You thought you would retire at the end of 2022 and now you’ve extended your contract for one more year with AG Insurance – Soudal Quick-Step. How much of a part did the Tour de France Femmes play in this decision?
Seeing the big impact that it’s had, of course it brought a lot of motivation. It has influenced the economy of women’s cycling. We have a lot more exposure, a lot more attention. I see this every day, especially in Gerona with a lot of cycling fans. I see more than ever that people recognise who I am, which was not necessarily the case before, when we didn’t have so much TV exposure through a race like the Tour de France. Things have definitely changed, female cyclists are now becoming household names.
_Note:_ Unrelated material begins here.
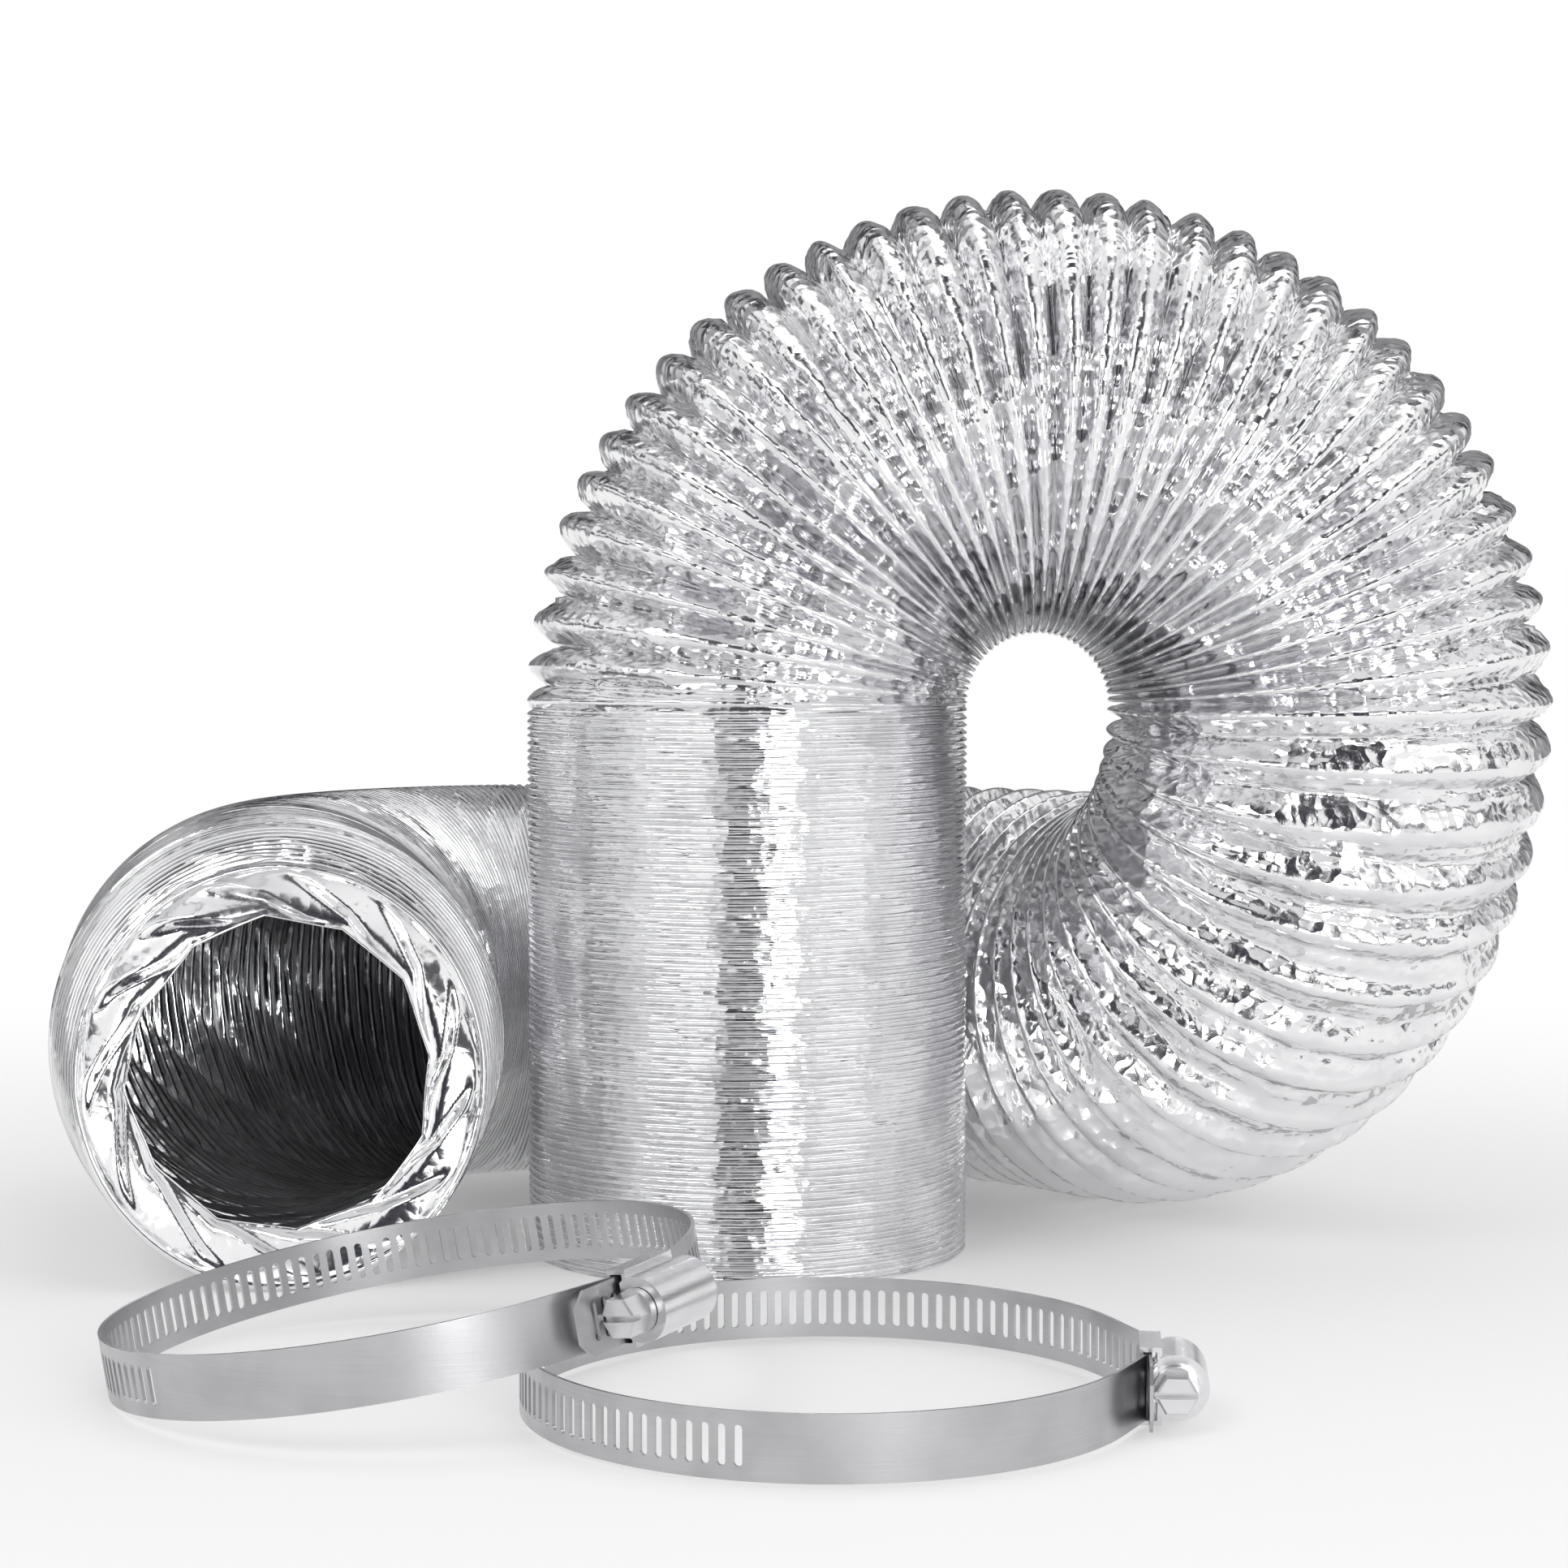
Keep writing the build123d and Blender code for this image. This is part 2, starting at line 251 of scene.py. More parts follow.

More men’s teams are motivated to do women’s teams as well as we see with Soudal Quick-Step. The salaries are higher. Of course, there was an economic reason to continue but more than that I felt I was at my best level, if not getting better as we saw in the Tour de Romandie, in what should have been my final race in my final year as a pro cyclist. And I also proved to myself that I was capable of doing more than one thing. I wanted to be more involved in Rocacorba, with the cycling tours, the business and the community. And I thought I had to retire in order to do this. I proved to myself that I’m capable of doing more than one thing, that I had the mental capacity and the maturity.